People who have heart attacks die in the hospital, too

Word cloud heart disease related in shape of heart organ

Hi, folks, Ima Frawde, CHC (certified home cardiologist) here to explain how to care for your heart at home.

It’s time for people to take back the care of their hearts from the cardiology industry and treat hearts as the natural organs that they are. Consider:

Animals don’t use cardiologists. Animals have existed for tens of millions of years despite the fact that animals in nature never use cardiologists. People are animals, too, so obviously we don’t need cardiologists, either.

If heart disease were really as big a problem as cardiologists claim, we wouldn’t be here. Cardiologists like to claim that literally hundreds of thousands of people each year require cardiac interventions. Really? Our ancestors didn’t have cardiologists and we’re still here.

All we need to do is eat and exercise like our paleolithic ancestors and care for our hearts with certified home cardiologists and everyone will be just fine.

What’s the difference between a CHC and an MD cardiologist? There are many, many important differences including:

Certified home cardiologists trust hearts. MD cardiologists act like people anybody could have a heart attack at any moment and that we must be prepared. Home cardiologists know that heart attacks are rare and that most of the time hearts work just fine.

Home cardiologists don’t do screening tests. Do you know that most people screened with tests like cholesterol levels and EKG’s DON’T actually have heart problems. It’s true; therefore you should reject any testing that might show you are at increased risk for heart problems.

Home cardiologists don’t pay any attention to risk factors. High cholesterol, abnormal EKG’s, obesity and smoking don’t make a patient high risk because they are just variations of normal.

Home cardiologists don’t play the “dead person card.” Instead of trying to scare you by claiming that heart attacks increase the risk of death, home cardiologists soothe their patients by insisting that there is no increased risk.

MD cardiologists do too many angioplasties and cardiac surgeries; home cardiologists do none.

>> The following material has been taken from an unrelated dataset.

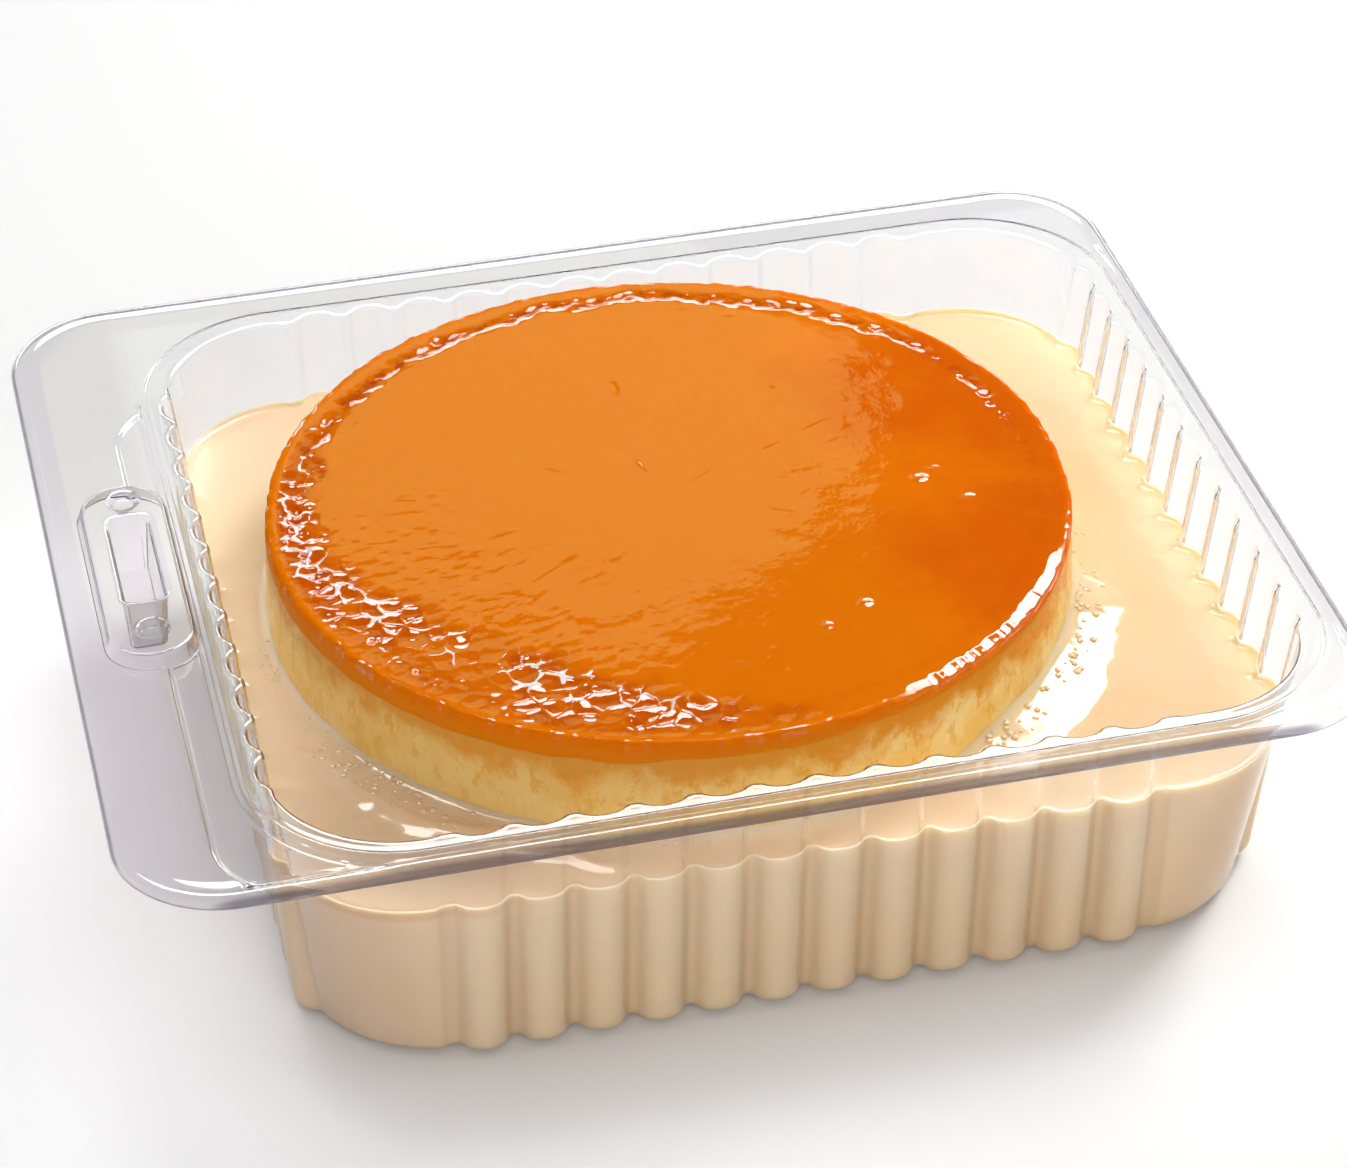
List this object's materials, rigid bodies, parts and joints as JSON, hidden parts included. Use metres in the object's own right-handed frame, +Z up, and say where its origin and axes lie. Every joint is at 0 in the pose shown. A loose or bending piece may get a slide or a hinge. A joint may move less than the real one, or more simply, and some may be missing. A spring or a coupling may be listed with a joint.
{
  "type": "creme caramel flan in a clear tray",
  "caption": "Round caramel-topped custard flan standing in creamy milk sauce in a clear ribbed plastic tray with a wide snap-lock rim.",
  "frame": {"origin": "underside of the tray's floor, at the middle of the ribbed basin", "axes": "+Z up; +X along the long side, away from the wide rim with the snap lock; +Y towards the back"},
  "size_m": [0.2265, 0.1898, 0.0572],
  "materials": {
    "clear_plastic": "clear glossy formed sheet",
    "milk": "smooth creamy liquid",
    "custard": "soft moist custard",
    "caramel": "wet glossy caramel"
  },
  "bodies": {
    "root": {"tray": "clear_plastic", "milk_sauce": "milk", "custard": "custard", "caramel_layer": "caramel"}
  },
  "joints": []
}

It is a well known fact that people who leave their heart care to home cardiologists have a much lower angioplasty rate and a much lower cardiac surgery rate. This dramatically reduces medical costs.

MD cardiologists do angioplasties and surgeries because they are rushing off to their golf games. Home cardiologists, on the other hand, take the time to watch your heart attack evolve.

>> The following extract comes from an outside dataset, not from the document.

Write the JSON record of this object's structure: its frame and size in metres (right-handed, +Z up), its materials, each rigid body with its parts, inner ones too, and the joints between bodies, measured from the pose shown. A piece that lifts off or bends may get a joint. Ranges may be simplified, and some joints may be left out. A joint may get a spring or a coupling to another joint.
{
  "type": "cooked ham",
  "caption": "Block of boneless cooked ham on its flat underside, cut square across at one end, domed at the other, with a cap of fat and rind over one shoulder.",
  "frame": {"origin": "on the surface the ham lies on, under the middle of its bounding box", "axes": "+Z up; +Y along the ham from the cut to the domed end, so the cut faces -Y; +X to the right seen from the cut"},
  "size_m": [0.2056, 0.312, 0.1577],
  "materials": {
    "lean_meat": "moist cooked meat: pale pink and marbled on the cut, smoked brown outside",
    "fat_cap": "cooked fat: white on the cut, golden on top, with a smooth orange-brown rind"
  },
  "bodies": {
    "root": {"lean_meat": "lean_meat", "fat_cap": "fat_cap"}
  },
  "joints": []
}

Home cardiologists know that attitude is critically important. As our homebirth midwives sisters have taught us, merely mentioning complications causes them. That’s why we never ask our patients if they are having chest pain.

Chest pain is good pain. The heart is a muscle and like any muscle it may have pain when you exercise. Crushing chest pain is just a variation of normal. Plus, you know what they say: no pain, no gain.

Home cardiologists carry the same equipment as MD cardiologists. We carry drugs and oxygen, too, so what’s the difference?

The hospital is only 10 minutes away. MD cardiologists insist that if you are having crushing chest pain you should take a baby aspirin and call an ambulance. Why? You only need to go to the hospital if you are risk of dying of the heart attack, so there’s no reason to go to the hospital unless you your EKG flat-lines. Most of the time you don’t even need to take an ambulance. Your home cardiologist will just drop your unconscious body at the local emergency room.

And, the clincher:

People who have heart attacks die in the hospital, too. In fact MORE people die of heart attacks in a hospital cardiac care unit than at home.

If you can trust your baby’s life to a homebirth midwife, surely you can trust your own life to a home cardiologist. The reasoning is exactly the same.